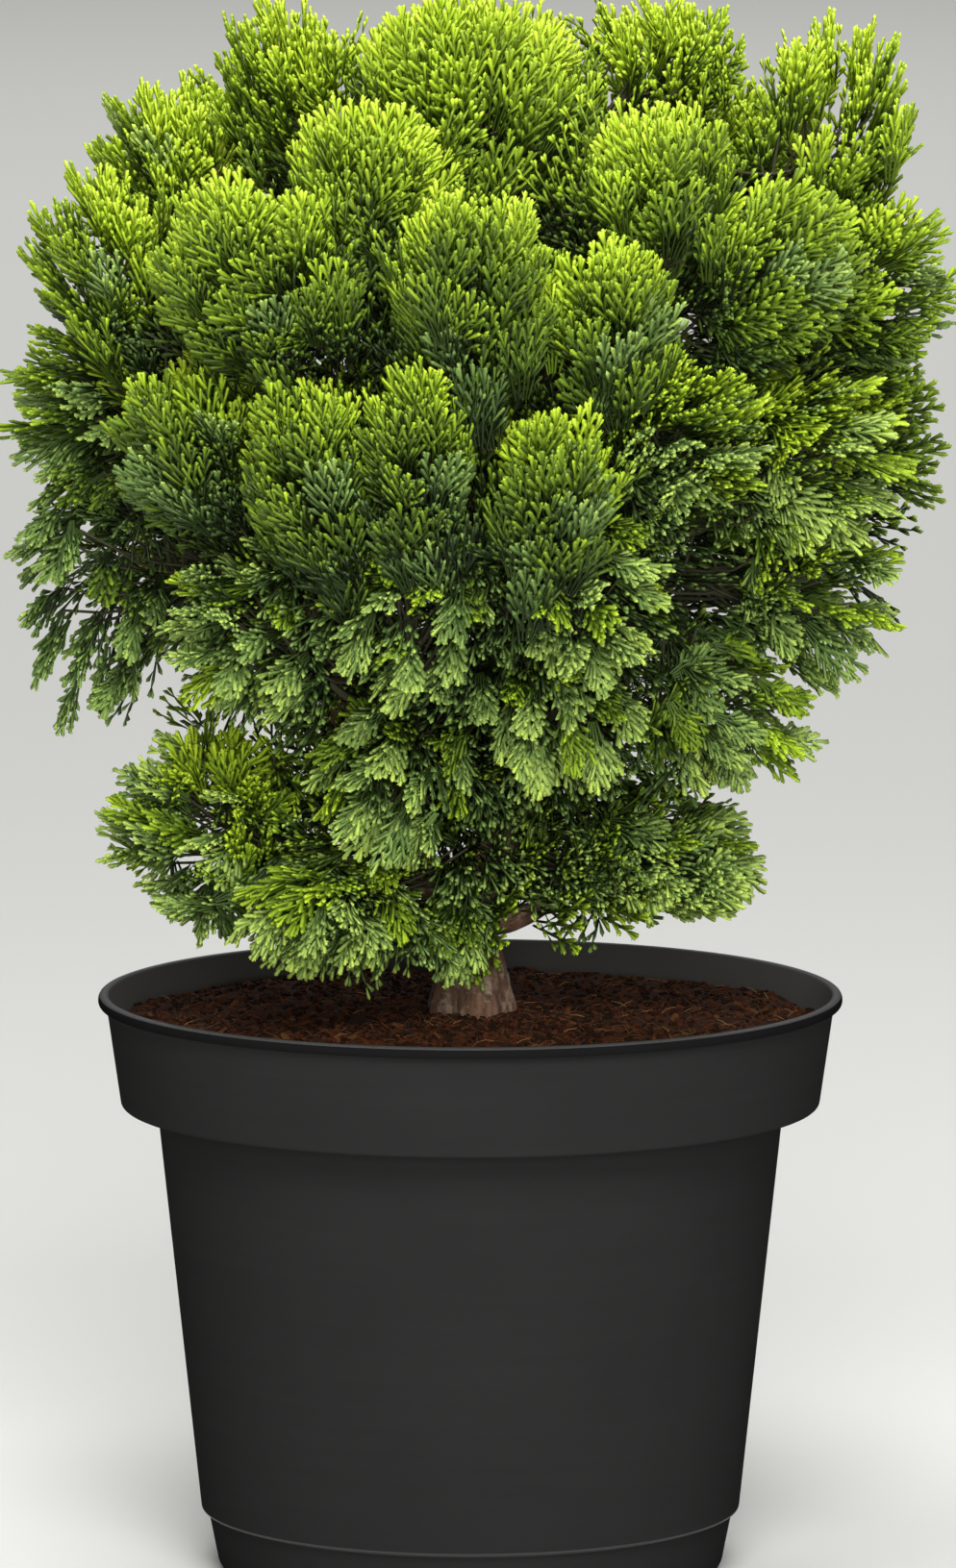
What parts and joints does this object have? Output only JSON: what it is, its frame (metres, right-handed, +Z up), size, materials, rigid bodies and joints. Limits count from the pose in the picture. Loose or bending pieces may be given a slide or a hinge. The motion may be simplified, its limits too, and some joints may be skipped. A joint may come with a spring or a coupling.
{
  "type": "dwarf hinoki cypress in pot",
  "caption": "Small dense dwarf hinoki cypress with fan-shaped green sprays on tiered boughs and a short leaning trunk, growing in a round black plastic nursery pot of dark soil.",
  "frame": {"origin": "middle of the pot's flat underside", "axes": "+Z up along the pot's axis, -Y towards the front of the plant, +X to the right as seen from the front"},
  "size_m": [0.2428, 0.2457, 0.4096],
  "materials": {
    "pot_plastic": "semi-matt black thermoformed plastic with a fine satin sheen",
    "potting_soil": "loose dark red-brown bark and coir potting mix, dull",
    "bark": "thin flaking red-brown bark, matt",
    "foliage": "dense flat sprays of scale leaves, yellow-green at the tips and deep green within, slightly waxy"
  },
  "bodies": {
    "root": {"pot": "pot_plastic", "soil": "potting_soil", "trunk": "bark", "left_limb": "bark", "bough_bottom_left": "bark", "bough_bottom_right": "bark", "bough_low_back": "bark", "bough_low_front": "bark", "bough_low_right": "bark", "bough_middle_back": "bark", "bough_middle_front": "bark", "bough_middle_left": "bark", "bough_middle_right": "bark", "bough_right": "bark", "bough_upper_back": "bark", "bough_upper_front": "bark", "bough_upper_right": "bark", "tuft_bottom_front_left": "foliage", "tuft_bottom_left": "foliage", "tuft_bottom_right": "foliage", "tuft_bottom_sprig": "foliage", "tuft_low_back_left": "foliage", "tuft_low_back_right": "foliage", "tuft_low_front": "foliage", "tuft_low_front_left": "foliage", "tuft_low_front_right": "foliage", "tuft_low_left": "foliage", "tuft_low_right": "foliage", "tuft_lower_back": "foliage", "tuft_lower_front_left": "foliage", "tuft_lower_front_right": "foliage", "tuft_lower_right": "foliage", "tuft_middle_back": "foliage", "tuft_middle_back_left": "foliage", "tuft_middle_back_right": "foliage", "tuft_middle_fan_front": "foliage", "tuft_middle_fan_left": "foliage", "tuft_middle_far_right": "foliage", "tuft_middle_front_left": "foliage", "tuft_middle_front_right": "foliage", "tuft_middle_left": "foliage", "tuft_middle_right": "foliage", "tuft_shoulder_front_left": "foliage", "tuft_shoulder_front_right": "foliage", "tuft_shoulder_left": "foliage", "tuft_shoulder_right": "foliage", "tuft_top_back": "foliage", "tuft_top_front": "foliage", "tuft_top_left": "foliage", "tuft_top_right": "foliage", "tuft_upper_back": "foliage", "tuft_upper_back_left": "foliage", "tuft_upper_back_right": "foliage", "tuft_upper_far_right": "foliage", "tuft_upper_front": "foliage", "tuft_upper_front_left": "foliage", "tuft_upper_front_right": "foliage", "tuft_upper_left": "foliage", "tuft_upper_right": "foliage"}
  },
  "joints": []
}
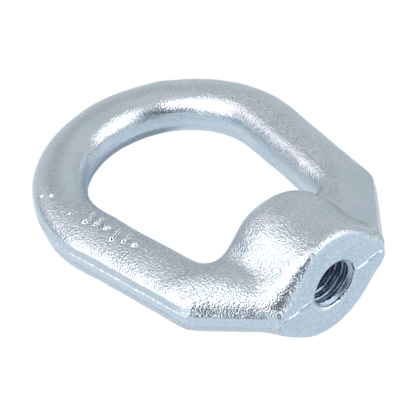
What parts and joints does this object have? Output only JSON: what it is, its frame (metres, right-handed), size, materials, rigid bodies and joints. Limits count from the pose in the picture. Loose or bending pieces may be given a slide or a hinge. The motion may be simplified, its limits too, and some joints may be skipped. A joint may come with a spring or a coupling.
{
  "type": "oval eye nut",
  "caption": "Drop-forged oval eye nut: an egg-shaped lifting and guying eye in one piece with a tapped boss, zinc plated.",
  "frame": {"origin": "centre of the bore mouth on the bearing face, on the parting plane of the forging", "axes": "+Y along the bore axis from the bearing face towards the eye, +Z normal to the plane of the eye, +X along the bearing face"},
  "size_m": [0.0712, 0.091, 0.03],
  "materials": {
    "zinc_plated_steel": "bright zinc plate, faintly blue, over a shot-blasted drop forging; smooth where the flash was trimmed"
  },
  "bodies": {
    "root": {"eye_nut_forging": "zinc_plated_steel"}
  },
  "joints": []
}
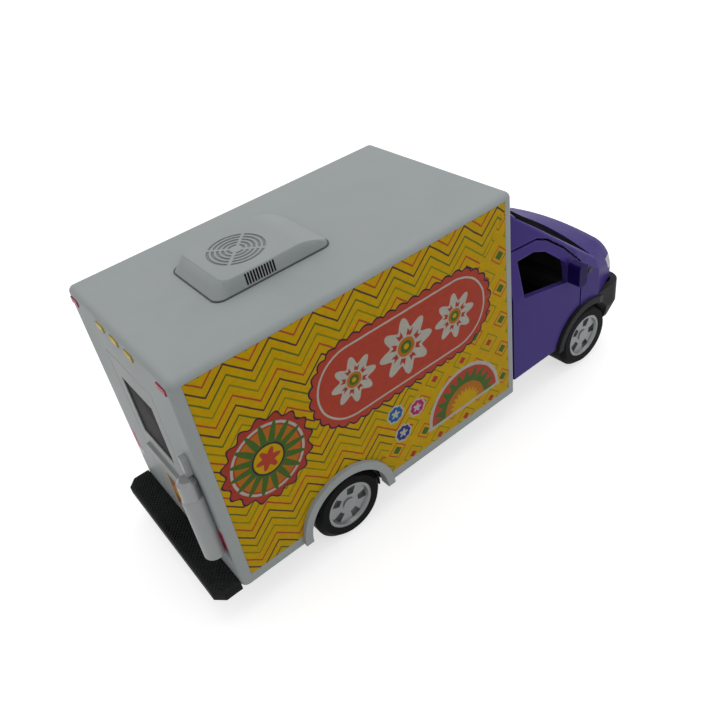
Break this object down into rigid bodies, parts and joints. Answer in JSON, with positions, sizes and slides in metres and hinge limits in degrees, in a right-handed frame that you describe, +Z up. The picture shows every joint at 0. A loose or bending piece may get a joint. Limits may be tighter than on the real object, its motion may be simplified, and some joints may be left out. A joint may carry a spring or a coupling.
{
  "type": "toy food truck",
  "caption": "Toy food truck: hollow box body with lifting serving flap, opening cab doors, roof unit, rear step with gas bottle, and wheels that roll freely.",
  "frame": {"origin": "on the ground, under the middle of the truck's bounding box", "axes": "+X towards the truck's front, +Y towards its left side, +Z up"},
  "size_m": [0.13, 0.0524, 0.0665],
  "materials": {
    "box_plastic": "satin moulded",
    "printed_panel": "printed, semi-gloss",
    "black_plastic": "matt moulded",
    "black_gloss": "gloss",
    "yellow_lamp": "gloss print",
    "red_lamp": "gloss print",
    "white_lamp": "gloss",
    "bottle_plastic": "satin moulded",
    "cab_paint": "gloss enamel",
    "steel": "bright drawn",
    "silver_plastic": "silver moulded",
    "tyre": "smooth soft plastic"
  },
  "bodies": {
    "truck": {"box_shell": "box_plastic", "roof_unit": "box_plastic", "rear_door": "box_plastic", "side_panel_right": "printed_panel", "side_panel_left": "printed_panel", "roof_unit_seal": "black_plastic", "serving_counter": "black_plastic", "box_floor": "black_plastic", "rear_window": "black_gloss", "windscreen": "black_gloss", "marker_lamps": "yellow_lamp", "clearance_lamps": "red_lamp", "tail_lamps": "red_lamp", "reverse_lamps": "white_lamp", "headlamps": "white_lamp", "side_repeaters": "black_gloss", "gas_bottle": "bottle_plastic", "bottle_valve": "bottle_plastic", "regulator": "bottle_plastic", "rear_step": "black_plastic", "chassis": "black_plastic", "motor_box": "black_plastic", "front_bumper": "black_plastic", "grille": "black_plastic", "cab_interior": "black_plastic", "seat_left": "black_plastic", "seat_right": "black_plastic", "steering_wheel": "black_plastic", "cab_shell": "cab_paint"},
    "front_wheels": {"axle_front": "steel", "rim_front_left": "silver_plastic", "tyre_front_left": "tyre", "rim_front_right": "silver_plastic", "tyre_front_right": "tyre"},
    "rear_wheels": {"axle_rear": "steel", "rim_rear_left": "silver_plastic", "tyre_rear_left": "tyre", "rim_rear_right": "silver_plastic", "tyre_rear_right": "tyre"},
    "left_door": {"door_left": "cab_paint"},
    "right_door": {"door_right": "cab_paint"},
    "hatch_flap": {"serving_flap": "printed_panel"}
  },
  "joints": [
    {"name": "front_wheels_roll", "type": "hinge", "parent": "truck", "child": "front_wheels", "pos_m": [0.0495, 0, 0.0088], "axis": [0, 1, 0], "continuous": true},
    {"name": "rear_wheels_roll", "type": "hinge", "parent": "truck", "child": "rear_wheels", "pos_m": [-0.0303, 0, 0.0088], "axis": [0, 1, 0], "continuous": true},
    {"name": "left_door_hinge", "type": "hinge", "parent": "truck", "child": "left_door", "pos_m": [0.0451, 0.02122, 0.025], "axis": [0, 0, -1], "range_deg": [0, 60]},
    {"name": "right_door_hinge", "type": "hinge", "parent": "truck", "child": "right_door", "pos_m": [0.0451, -0.02122, 0.025], "axis": [0, 0, 1], "range_deg": [0, 60]},
    {"name": "flap_hinge", "type": "hinge", "parent": "truck", "child": "hatch_flap", "pos_m": [-0.0105, 0.02205, 0.05165], "axis": [1, 0, 0], "range_deg": [0, 90]}
  ]
}
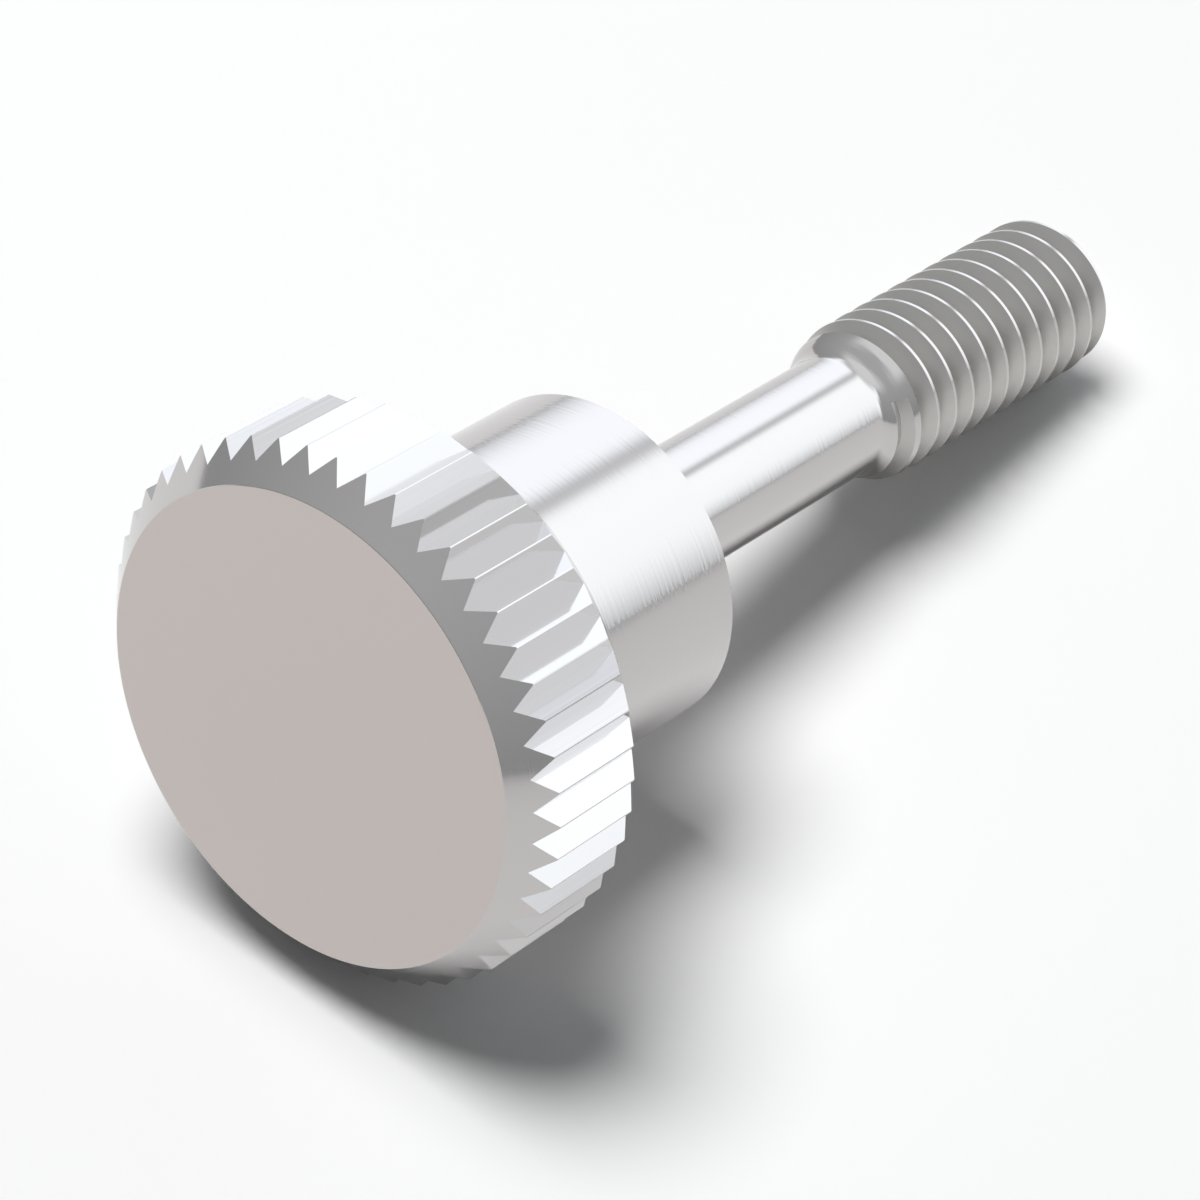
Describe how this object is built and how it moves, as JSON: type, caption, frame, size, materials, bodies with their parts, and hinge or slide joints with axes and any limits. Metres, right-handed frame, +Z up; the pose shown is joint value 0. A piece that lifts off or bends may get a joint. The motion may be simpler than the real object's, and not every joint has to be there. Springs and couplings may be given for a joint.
{
  "type": "knurled collar screw",
  "caption": "One-piece turned thumb screw: straight-knurled head, plain collar, thin neck and a short metric thread, lying on its knurl and thread tip.",
  "frame": {"origin": "centre of the bounding box's footprint, on the surface the screw lies on", "axes": "+X towards the thread's tip, +Z up, +Y completes the right-handed set; the screw's own axis leans down by about 10.5 degrees towards the tip, because it rests on two knurl teeth and on a thread crest"},
  "size_m": [0.0178, 0.008, 0.0081],
  "materials": {
    "steel": "bright turned stainless steel, fine lathe marks, unplated"
  },
  "bodies": {
    "root": {"collar_screw": "steel"}
  },
  "joints": []
}
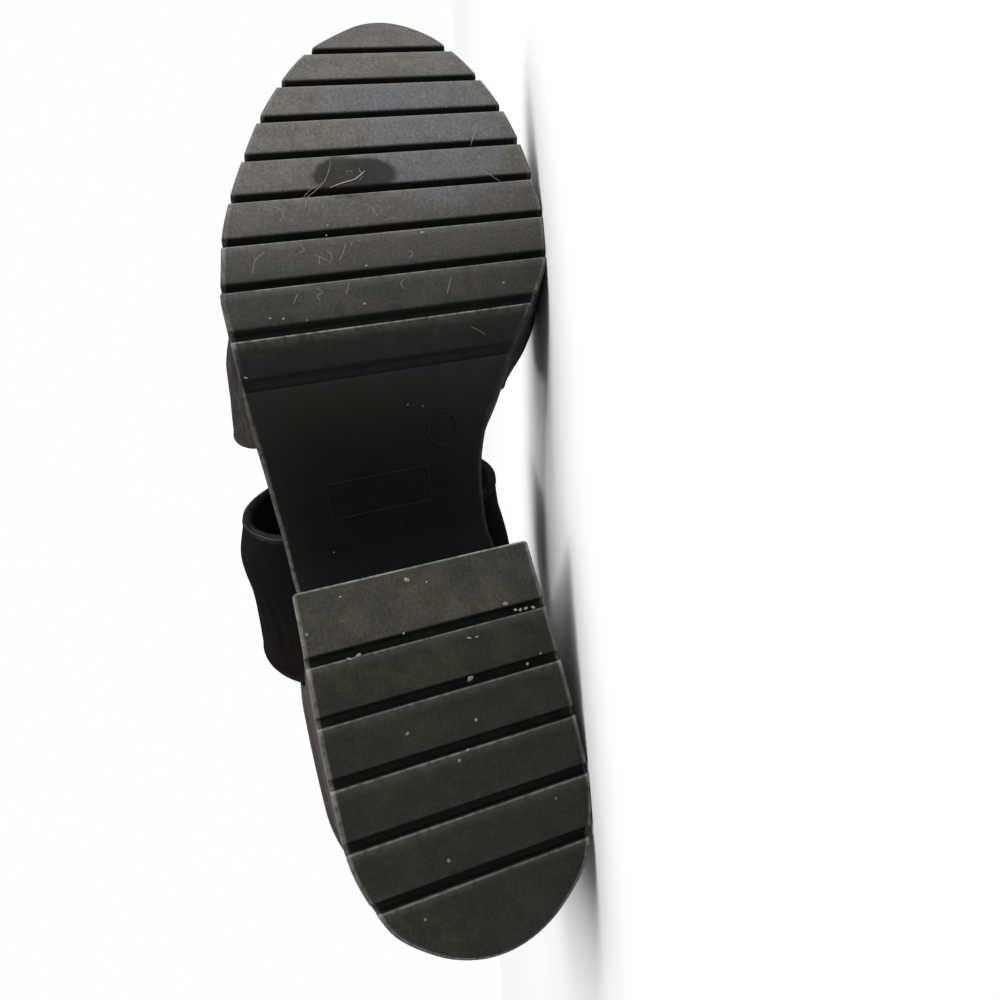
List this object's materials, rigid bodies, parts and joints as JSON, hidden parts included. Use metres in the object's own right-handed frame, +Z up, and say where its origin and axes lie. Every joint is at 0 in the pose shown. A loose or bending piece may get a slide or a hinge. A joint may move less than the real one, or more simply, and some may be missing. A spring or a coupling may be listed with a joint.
{
  "type": "platform sandal",
  "caption": "Right-foot platform sandal with a block heel, ribbed moulded sole, wide toe and instep straps and a closed heel, lying on its inner side.",
  "frame": {"origin": "middle of the bounding box's footprint, on the floor that the sandal lies on", "axes": "+Z up from the floor, towards the sandal's outer side; +X along the sandal towards the toe; +Y from the tread towards the straps"},
  "size_m": [0.263, 0.1336, 0.1054],
  "materials": {
    "sole_rubber": "worn satin black rubber, dusty on the tread",
    "insole_leather": "matt black lining leather",
    "vamp_leather": "soft satin black leather",
    "band_suede": "matt black suede cloth",
    "counter_leather": "glossy black leather with a brown sheen"
  },
  "bodies": {
    "root": {"unit_sole": "sole_rubber", "insole": "insole_leather", "vamp_band": "vamp_leather", "instep_band": "band_suede", "heel_counter": "counter_leather"}
  },
  "joints": []
}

--------

> WORK INSTRUCTIONS: From the data, pick out every line that includes "degrees".

> OUTPUT BELOW:
Break this object down into rigid bodies, parts and joints. Answer in JSON, with positions, sizes and slides in metres and hinge limits in degrees, in a right-handed frame that you describe, +Z up. The picture shows every joint at 0. A loose or bending piece may get a joint. Limits may be tighter than on the real object, its motion may be simplified, and some joints may be left out. A joint may carry a spring or a coupling.
  "frame": {"origin": "centre of the bounding box's footprint, on the surface the screw lies on", "axes": "+X towards the thread's tip, +Z up, +Y completes the right-handed set; the screw's own axis leans down by about 10.5 degrees towards the tip, because it rests on two knurl teeth and on a thread crest"},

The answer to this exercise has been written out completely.